While there are legitimate exit companies who sincerely and ethically assist owners in selling their timeshares, the industry has become infiltrated with companies who guarantee they can get you out of your timeshare - but for a substantial fee. You’ve probably seen the proliferation of ads on the internet and television attesting to the success rate of these companies. These advertisements scare you into believing that you will be unable to sell, be burdened with ever-increasing maintenance fees and that your children will be liable for the maintenance fees after your death. They claim to use secret proprietary methods they have developed that “guarantee” to get you out of your timeshare. Some even have celebrity endorsements and claim to have excellent BBB ratings and have websites filled with many testimonials from satisfied customers but with very little actual detailed content.
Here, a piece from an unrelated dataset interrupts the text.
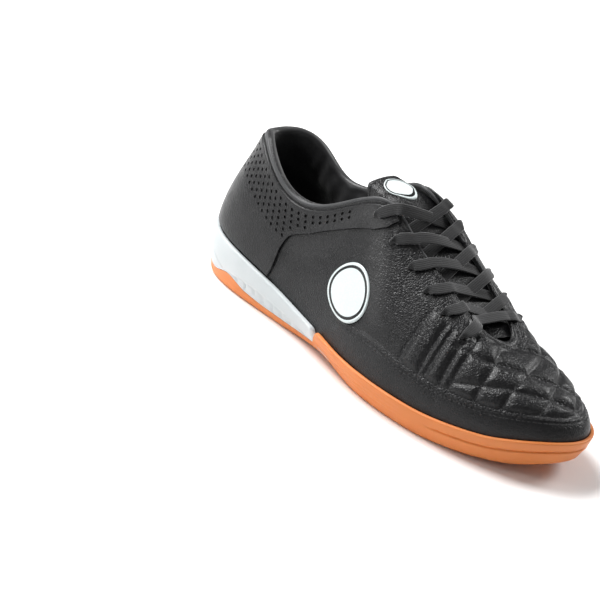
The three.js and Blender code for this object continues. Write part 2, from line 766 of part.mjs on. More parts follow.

All these advertisements would lead one to believe that timeshare owners are highly dissatisfied with their timeshares when in actuality, timeshare ownership continues to be one of largest growth areas in real estate. According to the American Resort Development Association (“ARDA”, which was established as the trade association representing the vacation ownership and resort development industries to combat marketing abuses and promote the growth and development of the timeshare industry and is actively involved in local, state and national governmental affairs), 83% of all timeshare owners are satisfied with their timeshare. The Better Business Bureau (the “BBB”) conducted the investigation which CBS reported on after receiving thousands of complaints. The BBB found that out of the 9 million or so timeshare owners, 1.5 million are seeking an exit from their timeshare. With so many people looking to exit, more exit companies continue to pop up because fraudsters recognize an easy way to make millions of dollars by preying on the lack of knowledge of consumers. As the old saying goes, even a broken clock is correct twice a day, and some exit companies do manage to get results for some clients. However, it is their methods that have raised the ire of the timeshare industry, even causing several of the larger timeshare companies to file lawsuits against exit companies, including their celebrity endorsers, such as national syndicated radio host Dave Ramsay who for years endorsed an exit company on his radio show. Lack of knowledge on the part of the owners assists the exit companies. Owners fail to read their condominium documents, fail to contact the resort about exit options, and fail to take a little time to do some research into exit options and the exit company itself.

Aside from the legitimate exit companies, the fraudulent companies generally fall into two categories: Those that basically do nothing more than collect their fee and send one or two nonsensical letters to the resorts making vague allegations of fraud and demanding contract termination and that the resort “take back” the timeshare; and those which send out numerous letters to the resort claiming fraud, misrepresentation, resort mismanagement and demand every piece of documentation under the sun in the hopes that by overwhelming the resort with their demands, the resort will give in and “take back” the timeshare in order to avoid potential litigation. The exit companies claim the owners associations are the successors in interest to the developers, and are thus directly liable for any sins of the developer. The owners association was not a party to the sale of the timeshare and may have no knowledge of what occurred at time of the sale or any documentation from the sale. The exit company is betting that their threats will scare the resort into agreeing to assume title to the timeshare in order to avoid potential litigation. These companies also advise the owners to stop making their maintenance fee payments and demand the owners and the resort have no further contact with each other – thus preventing the resort from advising the owner as to any sales or exit program it may have in place.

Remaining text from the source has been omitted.